For those of you not familiar, Content Syndication is a channel in which you negotiate a CPL with vendors that then help broadcast your content across email, display and web to their own databases. Those vendors agree to a minimum number of “leads” they will deliver in a given time. You can add filters (only send me folks of company X, size Y and job title Z, etc) and that impacts your CPL. Anyway, it’s a good channel to test and it delivers a guaranteed set of leads. Win win, right?
Well, not necessarily. I learned that unless you have a tailored scoring, nurture and sales follow-up strategy in place you will not maximise the business impact of Content Syndication. My experience with testing Content Syndication programs is that though leads are quality in terms of data, the buyer intent of prospects coming through Content Syndication is typically very early in the buyer’s journey. So, if you run Content Syndication leads through existing nurtures you may not see immediate conversion success because the conversation with these prospects needs to be different. And if you measure channel ROI against, say, branded keyword paid search you’ll find that Content Syndication looks like a bad investment.

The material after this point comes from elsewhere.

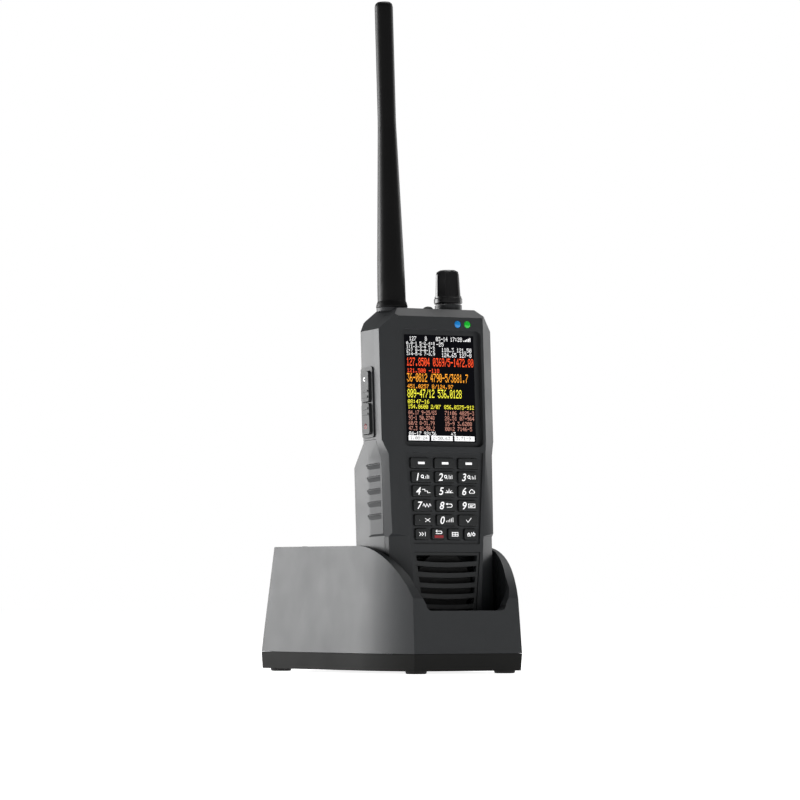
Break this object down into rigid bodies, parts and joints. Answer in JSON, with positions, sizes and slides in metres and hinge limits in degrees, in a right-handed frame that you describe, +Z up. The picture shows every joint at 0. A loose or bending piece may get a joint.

However, in reality it’s a channel that is good for expanding your database and amplifying your message into networks you may not be able to reach through your current digital channels.
So, these are the 3 keys to launching a successful Content Syndication program:
- When launching the program take the time to build a tailored nurture strategy that moves prospects from awareness and research to decision and conversion.
- Refine your scoring so that you are not passing leads that are not ready over to Sales too quickly. The last thing you want is a Sales team that immediately attaches a negative experience to that channel.
- Be thoughtful about when and how you measure ROI as Content Syndication can generate very top of the funnel output that just needs time and love to convert into high quality opportunities.